Takeover law implications

Apart from corporate law requirements, the purchase or holding of treasury shares by a listed company has significant takeover law implications relevant for the listed company, its shareholder base, and potential investors. Treasury shares are non-voting1 and thus impact the share quota and voting power of all shareholders. Moreover, treasury shares are not included in the calculation of the total share capital for the purpose of determining the relevant control thresholds under Austrian takeover law, ie, whether a shareholder exceeds the control thresholds of 30% or 50%, or the creeping threshold of 2%.

The ATC ruling

This aspect has been highlighted by a recent ruling by the Austrian Takeover Commission (ATC)2. The ATC considered an intended treasury share repurchase programme of Telekom Austria AG in which the Austrian state holding ÖIAG is a core-shareholder currently holding a participation of 28.42%. The ATC held that any increase of treasury shares will impact the calculation of the relevant control thresholds under Austrian takeover law as the non-voting treasury shares are excluded from the calculation in determining the relative share quota of the core shareholder. For purposes of the relevant takeover law threshold calculations, such share quota would be proportionally “elevated” from the current level by an increase of treasury shares of the listed company. The intended increase in treasury shares by Telekom Austria would elevate the relevant share quota of the core-shareholder from below 29% to above 30%, triggering an MTO of the core-shareholder (unless the core-shareholder qualified for an exemption under the Takeover Act). The core-shareholder argued that the exception under Sec 22b Takeover Act should apply (“passive” acquisition of control) since the core shareholder did not purchase any shares but would be forced into an MTO-event by the target company´s behaviour.

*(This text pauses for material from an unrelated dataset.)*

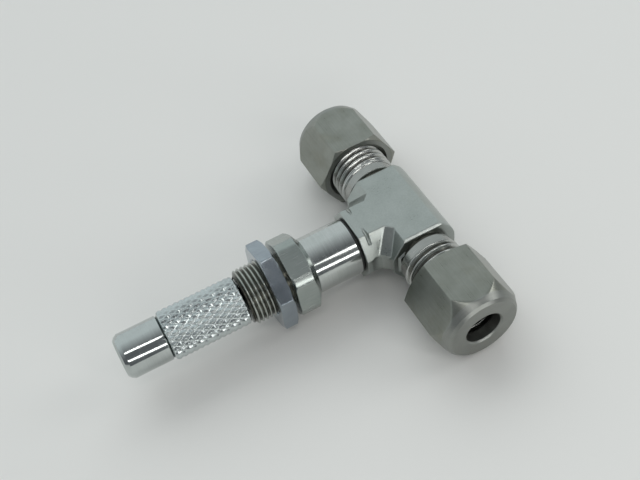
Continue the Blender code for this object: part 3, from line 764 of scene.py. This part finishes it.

“Passive” acquisition did not apply

The ATC ruled that the “passive” acquisition of controlexception did not apply because the exception required that: (i) the person having acquired a controlling interest has not caused the MTO-event to occur by taking any action at a time close to the bid, in particular, by acquiring shares, and (ii) at the time of acquiring, the shares would not have had to expect the acquisition of a controlling interest. The ATC held that, in general, a shareholder must always expect a repurchase of treasury shares by a listed company. The ATC further held that in the specific case the core-shareholder had indeed taken actions at a time close to the bid. The core-shareholder had voted on the authorisation of the treasury share repurchase programme in the shareholders’ meeting, and the members of the supervisory board nominated by the core-shareholder had voted in favour of the actual repurchase. These qualified as actions at a time close to the bid.

The core-shareholder could thus not rely on the so-called “passive” acquisition of control–exemption. If the coreshareholder exceeded the control threshold of 30% due to the company´s purchase of treasury shares, an MTO would be triggered unless the core-shareholder qualified for another exemption under the Takeover Act.3 Telekom Austria eventually chose not repurchase any additional treasury shares. In the pertinent case, the ATC ruled on a fact situation where a core-shareholder was close to the 30%-MTO threshold. The impact of treasury shares is, however, also relevant when calculating whether a shareholder reaches or exceeds the 2% “creeping” thresholds between 30% and 50% during 12-month intervals, thereby triggering an MTO. Given the impact of treasury shares on “control threshold” calculations under Austrian takeover law, any shareholder of or investor in a listed target needs to consider the relevance of treasury shares in stake building. Moreover, a listed company that does not want to force a core-shareholder into an MTO may be practically restricted from purchasing treasury shares up to the maximum legal limit of 10% of the listed company´s share capital.

Requirements and limitations

The following requirements and limitations must also be weighed when the board of a target company considers the use of treasury shares as a “defence” measure. As a preventive measure, treasury shares can be acquired under an authorisation by the shareholders meeting.4 Due to the board neutrality rule under Austrian takeover law, once the intention of a bidder as to a possible takeover has become public, the purchase of treasury shares by the target company to defend the hostile takeover bid by using an earlier shareholder authorisation relating to treasury shares requires a renewed authorisation by the shareholders meeting. Moreover, treasury shares already held by the target company will eventually increase the relative voting power of the successful bidder given the non-voting treasury shares.

Finally, the later placement of treasury shares must be made by observing the equal treatment of shareholders,5  for example by a sale on the market. The placement of treasury shares with a “white knight” may thus not be a viable alternative and further compromises the use of treasury shares as an effective defence measure of the target board.

Apart from corporate law requirements, the purchase or holding of treasury shares by a listed company has significant takeover law implications relevant for the listed company, its shareholder base, and potential investors.